I was drawn to this data because the graphs reminded me of waveforms.
I am not at liberty to reveal the details of the data, so suffice to say that these are 5 strains of yeast. We will call them pink, blue, orange, green and neon. The pinpoints mark the 12 hour samplings of the prevalence of the strain. So at 12 hours pink grew to around .25 OD, while neon grew to .6 OD. How to represent this in sound is the next question!
My old friend, the piano keyboard, provides a familiar sonic framework. A two octave chromatic scale will represent the sound of OD growth by stretching the OD measurement scale over the two octaves. Like this:
Each OD amount covers 2 notes. D and D# represent the .1 amount, E and F are .2 and so on. This allows some wriggle room when the 12 hour sample seems to be between two numbers as is seen with pink. The growth range for pink will run from D to F and encompass 4 notes. In the case of neon, the growth range runs from D to C and encompasses 11 notes. The differences in the growth rates will be heard in the number of and duration of the steps taken within each twelve hour time frame. So far, so good!
The time frame will run in beats and measures. Since it is 48 hours of growth, one hour can equal one measure. The step patterns will run up to the highest note indicated by the OD data at that particular 12 hour marker. That makes each sampling unit 12 measures in length – seems perfect.

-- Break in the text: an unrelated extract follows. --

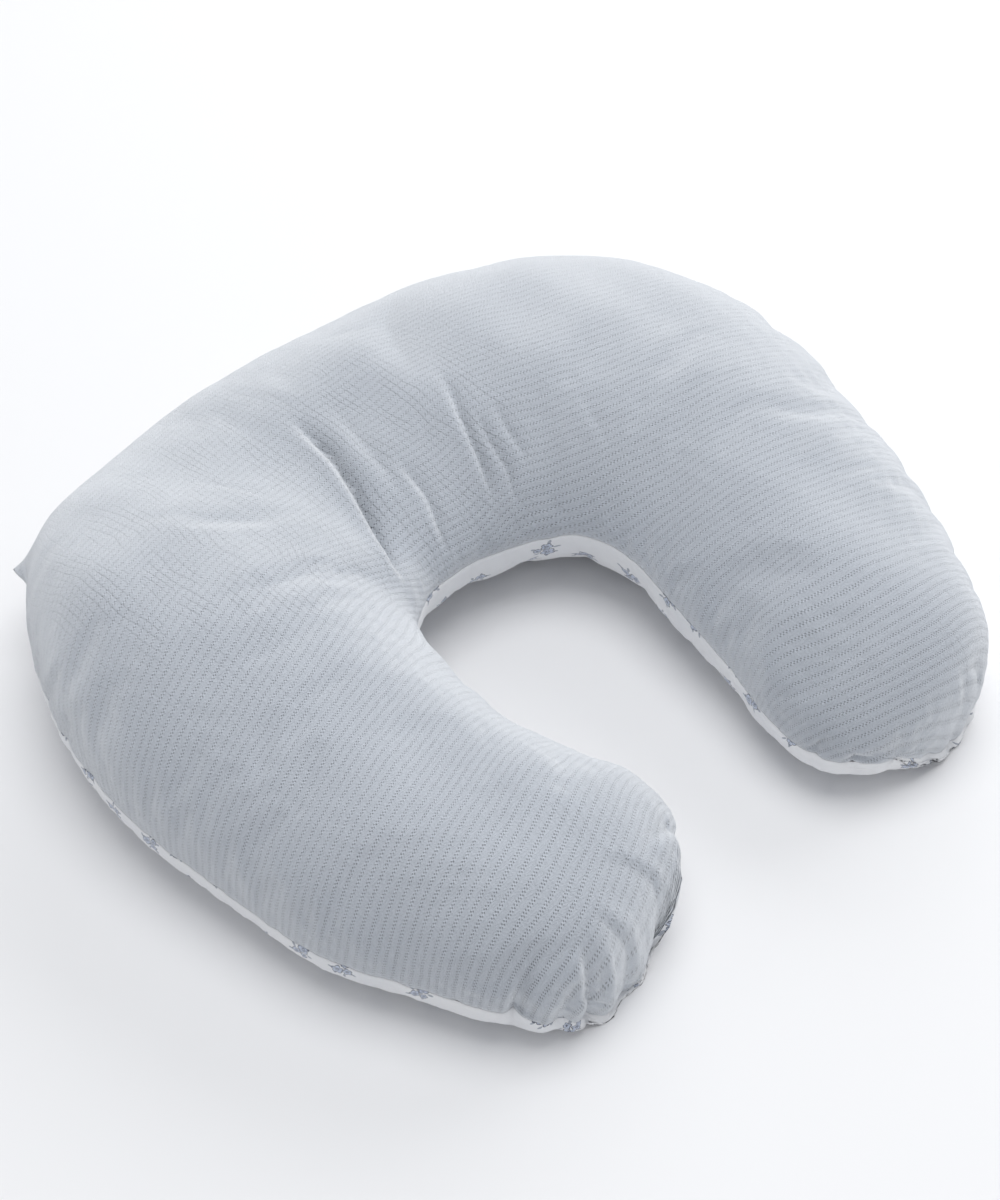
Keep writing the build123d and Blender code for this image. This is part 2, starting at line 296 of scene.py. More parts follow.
def row_angles(segments):
    """Fractions across the section, closer together beside the two seams."""
    j = np.arange(segments) + 0.5
    w = 1 - 0.62 * (bell(j / 5) + bell((segments - j) / 5))
    t = np.concatenate([[0], np.cumsum(w)])
    return math.pi * t / t[-1]


def grid(angles, sink=0.0, cols=None):
    """Points (columns, rows, 3) in mm. Angle 0 is the outer seam and pi the inner one.
    Below the seam the angles run on from pi to two pi, which is the outer seam again. The angles
    are for all columns or for each. sink draws the shape inwards."""
    at = COL_AT if cols is None else COL_AT[cols]
    at = sink + at * (TOTAL - 2 * sink) / TOTAL
    plan = COL_PLAN if cols is None else COL_PLAN[cols]
    high = COL_HIGH if cols is None else COL_HIGH[cols]
    rail = resample(RAILS, RAIL_AT, at)
    outer, inner = rail[:, :2], rail[:, 2:4]
    half = (outer - inner) / 2
    length = np.linalg.norm(half, axis=1)
    unit = half / length[:, None]
    wide = np.maximum(length - sink, 0) * plan
    up = np.maximum(rail[:, 4] - sink, 0) * high
    down = np.maximum(rail[:, 5] + FLOOR_SINK - sink, 0) * high
    lean = rail[:, 6] * high
    c, s = np.cos(angles), np.sin(angles)
    c = np.sign(c) * np.abs(c) ** SECTION_POWER
    s = np.sign(s) * np.abs(s) ** SECTION_POWER
    across = wide[:, None] * c + lean[:, None] * np.clip(s, 0, 1) ** LEAN_POWER
    xy = middle(rail)[:, None, :] + unit[:, None, :] * across[:, :, None]
    z = rail[:, 5][:, None] + np.where(s >= 0, up[:, None] * s, down[:, None] * s)
    # flattened softly where it rests, a little above the floor
    above = z - sink - 0.6
    z = sink + 0.5 * (above + np.sqrt(above ** 2 + 9.0)) - 0.1
    return np.dstack([xy, z])


def normals(p):
    """Outward normals of a grid of points."""
    du = np.gradient(p, axis=0)
    dv = np.gradient(p, axis=1)
    n = np.cross(dv, du)
    n /= np.maximum(np.linalg.norm(n, axis=2), 1e-9)[:, :, None]
    return n


OPENING_HALF = 6.0       # half height of the zip's opening in the cover
OPENING_ROUND = 0.8      # degrees over which each end of the opening closes


def opening_angles(height_column, extra):
    """Angle above or below the seam at which each column's cloth starts, beside the zip."""
    rail = resample(RAILS, RAIL_AT, COL_AT)
    a = np.degrees(np.arctan2(rail[:, 0], rail[:, 1] - ARC_Y))
    inside = np.clip((ARC_END - np.abs(a)) / OPENING_ROUND, 0, 1)
    high = np.where(rail[:, 1] > BEHIND, OPENING_HALF * np.sqrt(1 - (1 - inside) ** 2), 0)
    reach = rail[:, height_column] + extra
    return np.arcsin((high / reach) ** (1 / SECTION_POWER))


top_start = opening_angles(4, 0.0)[:, None]
bottom_end = opening_angles(5, FLOOR_SINK)[:, None]
top_angles = top_start + (math.pi - top_start) / math.pi * row_angles(TOP_SEGMENTS)[None, :]
bottom_angles = math.pi + (math.pi - bottom_end) / math.pi * row_angles(BOTTOM_SEGMENTS)[None, :]
top = grid(top_angles)
bottom = grid(bottom_angles)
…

Even better, at 4/4 time, each 12 measure sampling unit is 48 beats long! Synchronous!
Lets lay out the first 12 hours of pink and neon. Since all the yeast densities begin from .1, all the patterns will begin with D in the 3rd octave (D3). pink grows from D through D#, E, and lands on F. For this growth pattern there are 4 notes and 48 beats, so each note will be 12 beats long. The long notes and fewer steps up communicate that pink did not grow much in the first 12 hours. Neon grows from D, D#, E, F – C. For this growth pattern there are eleven notes and 48 beats. Each note is 4.36 beats in length. So the first ten notes are four beats long, and the eleventh is eight beats. The longer note at the end places emphasis on the final growth number for that 12 hour period. Faster steps further up the scale sonify neon‘s more abundant 12 hour growth period.
Looking at the graph, it is easy to hear that the growth patterns of pink and neon invert at the 12-24 hour sampling unit. Pink leaps from .25 to .7, while neon short stretches from .6 to .75. Again, note duration and number of steps will sonify these contrasts in the data.
While a sense of growth is captured by the movement up the scale, there is not yet a sense of increasing density. To get at this, I decided to sustain the top note of each 12 hour sampling unit. As example, pink’s F and neon’s C would continue softly to the end of the 48 measures. This would follow for the last note of each 12 hour cycle and will create the sense of sonic density.
Enough talk, lets have a listen!
neon 48 hour growth pattern
pink 48 hour growth pattern
These are the 48 ms versions of the patterns. So 48 4/4 measures at 120 BPM really stretches out these relationships making it harder to hear the movement of the data. Ableton Live has a function that allows me to collapse the sequence from 48 measures to 24 measures and still maintain the rhythmic integrity of the phrase. WoW! Then the phrase can collapse to 12 measures. All of these phrases will likely be a part of the Sourdough Song, but I am still deciding which version (24ms or 12ms) conveys the data more clearly. One of the researchers on the project said the longer growth articulations conveyed the anticipation the bakers feel as they wait for their starters to grow.
Here is the 12 ms version of both strains together. See if you can hear the changes described above. Listen closely for each voice – you will hear pink holding longer tones, while neon changes tone more quickly. It helps to look at the graph while you listen.
This will likely be one a motif within The Song of Sourdough.